Begin at the line containing "base_screws();" and stop at the line containing "obj.matrix_parent_inverse = Matrix.Identity(4)"; copy those lines exactly, ends included, and nothing else.

▶ Entries provided
------------------------------
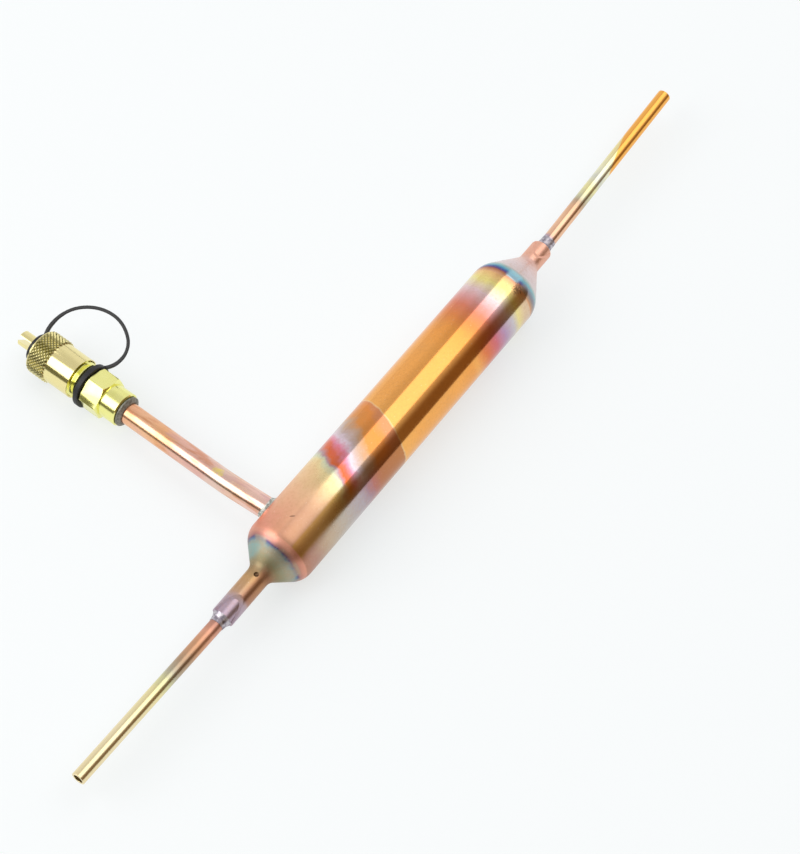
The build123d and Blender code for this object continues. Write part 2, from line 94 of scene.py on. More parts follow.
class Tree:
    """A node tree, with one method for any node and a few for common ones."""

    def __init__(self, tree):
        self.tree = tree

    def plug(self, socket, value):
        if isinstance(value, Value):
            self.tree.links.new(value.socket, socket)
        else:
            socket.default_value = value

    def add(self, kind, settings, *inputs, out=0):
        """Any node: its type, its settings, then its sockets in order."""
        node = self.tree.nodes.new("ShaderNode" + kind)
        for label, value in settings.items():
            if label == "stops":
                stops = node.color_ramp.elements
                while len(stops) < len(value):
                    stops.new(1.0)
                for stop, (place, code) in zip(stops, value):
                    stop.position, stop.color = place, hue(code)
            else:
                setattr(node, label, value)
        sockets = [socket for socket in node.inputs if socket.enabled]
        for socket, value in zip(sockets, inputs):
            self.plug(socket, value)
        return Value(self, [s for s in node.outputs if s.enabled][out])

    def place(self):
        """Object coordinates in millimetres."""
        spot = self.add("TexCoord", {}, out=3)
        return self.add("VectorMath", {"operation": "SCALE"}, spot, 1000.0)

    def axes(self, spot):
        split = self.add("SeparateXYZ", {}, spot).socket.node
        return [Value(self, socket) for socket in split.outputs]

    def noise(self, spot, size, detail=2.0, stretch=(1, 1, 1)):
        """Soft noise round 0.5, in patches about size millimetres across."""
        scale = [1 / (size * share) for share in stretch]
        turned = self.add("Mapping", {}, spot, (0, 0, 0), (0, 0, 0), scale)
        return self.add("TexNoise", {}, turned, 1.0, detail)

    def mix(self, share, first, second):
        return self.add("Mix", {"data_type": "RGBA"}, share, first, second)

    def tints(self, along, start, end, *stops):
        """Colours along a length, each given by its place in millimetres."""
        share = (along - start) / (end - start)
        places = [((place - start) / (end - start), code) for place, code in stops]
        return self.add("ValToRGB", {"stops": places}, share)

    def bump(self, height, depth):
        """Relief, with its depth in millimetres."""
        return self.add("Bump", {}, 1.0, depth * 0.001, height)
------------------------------
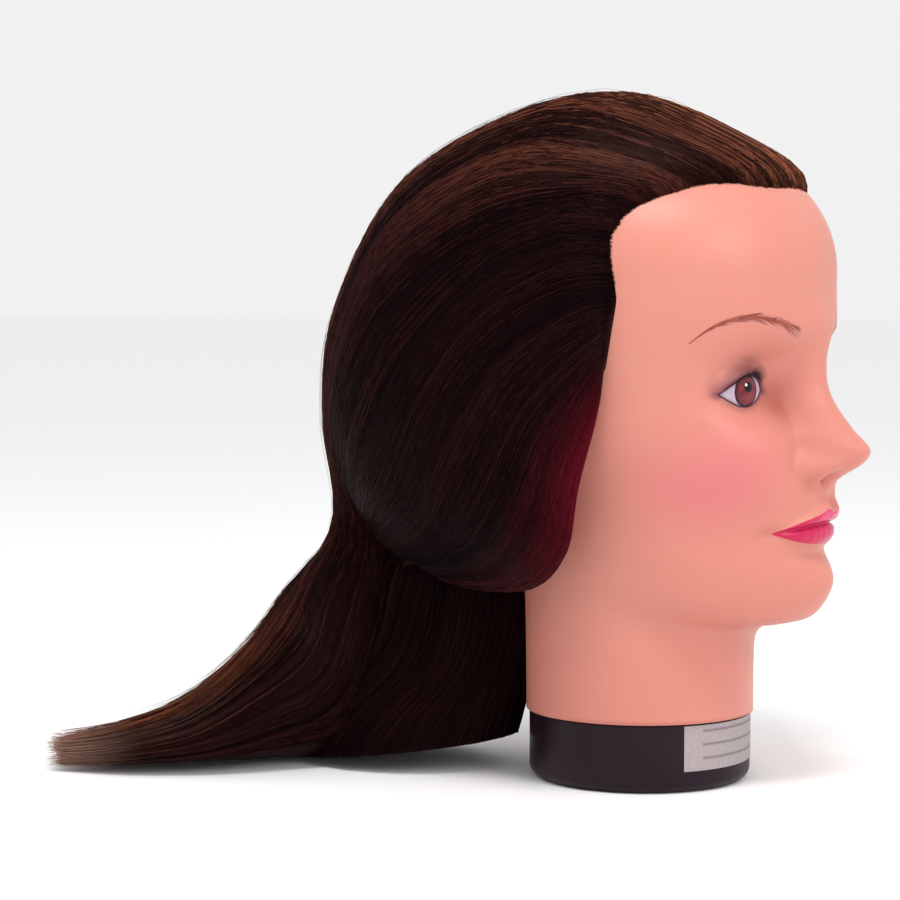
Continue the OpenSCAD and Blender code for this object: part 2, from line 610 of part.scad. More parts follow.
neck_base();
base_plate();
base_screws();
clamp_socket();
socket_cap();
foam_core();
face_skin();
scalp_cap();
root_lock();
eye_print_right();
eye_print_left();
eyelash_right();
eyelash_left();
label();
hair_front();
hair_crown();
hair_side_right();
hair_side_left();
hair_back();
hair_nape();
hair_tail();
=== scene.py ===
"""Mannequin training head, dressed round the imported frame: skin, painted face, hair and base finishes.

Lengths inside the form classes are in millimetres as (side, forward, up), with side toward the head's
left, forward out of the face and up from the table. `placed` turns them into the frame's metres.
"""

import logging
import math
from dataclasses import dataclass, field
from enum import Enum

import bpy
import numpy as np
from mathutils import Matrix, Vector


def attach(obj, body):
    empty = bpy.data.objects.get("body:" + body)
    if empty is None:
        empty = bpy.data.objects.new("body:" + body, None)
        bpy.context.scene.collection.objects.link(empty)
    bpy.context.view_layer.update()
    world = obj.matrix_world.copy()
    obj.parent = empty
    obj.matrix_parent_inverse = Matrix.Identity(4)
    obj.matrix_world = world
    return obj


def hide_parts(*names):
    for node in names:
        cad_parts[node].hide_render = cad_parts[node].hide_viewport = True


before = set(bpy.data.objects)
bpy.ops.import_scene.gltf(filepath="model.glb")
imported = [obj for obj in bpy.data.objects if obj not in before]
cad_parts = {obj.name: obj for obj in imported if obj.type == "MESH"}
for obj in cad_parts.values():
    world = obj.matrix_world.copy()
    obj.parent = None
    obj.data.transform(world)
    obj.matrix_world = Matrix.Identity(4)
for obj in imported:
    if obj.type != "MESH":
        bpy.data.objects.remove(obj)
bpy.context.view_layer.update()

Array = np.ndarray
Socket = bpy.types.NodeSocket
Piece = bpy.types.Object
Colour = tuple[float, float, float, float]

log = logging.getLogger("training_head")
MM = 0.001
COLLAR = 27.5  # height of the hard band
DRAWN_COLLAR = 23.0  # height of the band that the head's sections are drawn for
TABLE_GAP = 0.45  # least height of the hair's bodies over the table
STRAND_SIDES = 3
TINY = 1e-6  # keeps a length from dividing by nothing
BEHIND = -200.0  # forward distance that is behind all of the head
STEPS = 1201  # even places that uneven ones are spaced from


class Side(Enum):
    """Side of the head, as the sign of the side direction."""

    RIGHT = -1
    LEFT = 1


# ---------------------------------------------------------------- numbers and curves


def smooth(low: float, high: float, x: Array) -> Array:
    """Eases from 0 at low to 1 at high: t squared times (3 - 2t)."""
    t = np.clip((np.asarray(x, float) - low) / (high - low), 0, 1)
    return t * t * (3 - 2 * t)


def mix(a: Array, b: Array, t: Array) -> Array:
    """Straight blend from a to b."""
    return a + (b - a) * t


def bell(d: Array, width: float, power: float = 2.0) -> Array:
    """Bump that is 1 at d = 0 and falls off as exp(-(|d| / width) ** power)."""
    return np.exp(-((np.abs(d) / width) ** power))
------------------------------
▶ Complete response
base_screws();
clamp_socket();
socket_cap();
foam_core();
face_skin();
scalp_cap();
root_lock();
eye_print_right();
eye_print_left();
eyelash_right();
eyelash_left();
label();
hair_front();
hair_crown();
hair_side_right();
hair_side_left();
hair_back();
hair_nape();
hair_tail();
=== scene.py ===
"""Mannequin training head, dressed round the imported frame: skin, painted face, hair and base finishes.

Lengths inside the form classes are in millimetres as (side, forward, up), with side toward the head's
left, forward out of the face and up from the table. `placed` turns them into the frame's metres.
"""

import logging
import math
from dataclasses import dataclass, field
from enum import Enum

import bpy
import numpy as np
from mathutils import Matrix, Vector


def attach(obj, body):
    empty = bpy.data.objects.get("body:" + body)
    if empty is None:
        empty = bpy.data.objects.new("body:" + body, None)
        bpy.context.scene.collection.objects.link(empty)
    bpy.context.view_layer.update()
    world = obj.matrix_world.copy()
    obj.parent = empty
    obj.matrix_parent_inverse = Matrix.Identity(4)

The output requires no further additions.